Bases of time-frequency shifts and the uncertainty principle
Bases of time-frequency shifts and the uncertainty principle
October 22 2018
Kasso Okoudjou - Applied Math Colloquium
Kasso Okoudjou, 2018-19 MIT MLK Visiting Professor
Professor, Department of Mathematics & Norbert Wiener Center for Harmonic Analysis and Applications, University of Maryland
Abstract
The Balian-Low Theorem (BLT) is an uncertainty principle-type result that precludes the existence of a Gabor orthonormal basis (ONB) of the form $\{e^{2\pi i kx/a }g(x-an) \}_{k, n=-\infty}^{\infty},$ where $a>0$, and $g$ is well-localized in phase space. A related ONB with a well-localized generator (hence does not obey the BLT) was numerically introduced by K. Wilson in the 80s, and formalized by Daubechies, Jaffard, and Journ\’e.

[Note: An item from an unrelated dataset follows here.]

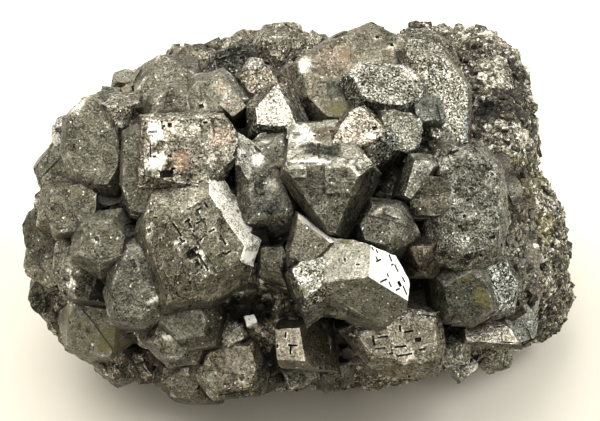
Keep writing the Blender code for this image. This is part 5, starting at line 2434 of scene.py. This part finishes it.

The latter system is called a Wilson basis and was recently featured in the detection of the gravitational waves.
In the first part of the talk, I will review some basic structures as well as the relationship between these two systems. I will then present some recent and ongoing work on constructing Wilson-type systems from more general Gabor families.
(This is a joint work with D. Bhimani, M. Bownik, M. Jakobsen, and J. Lemvig.)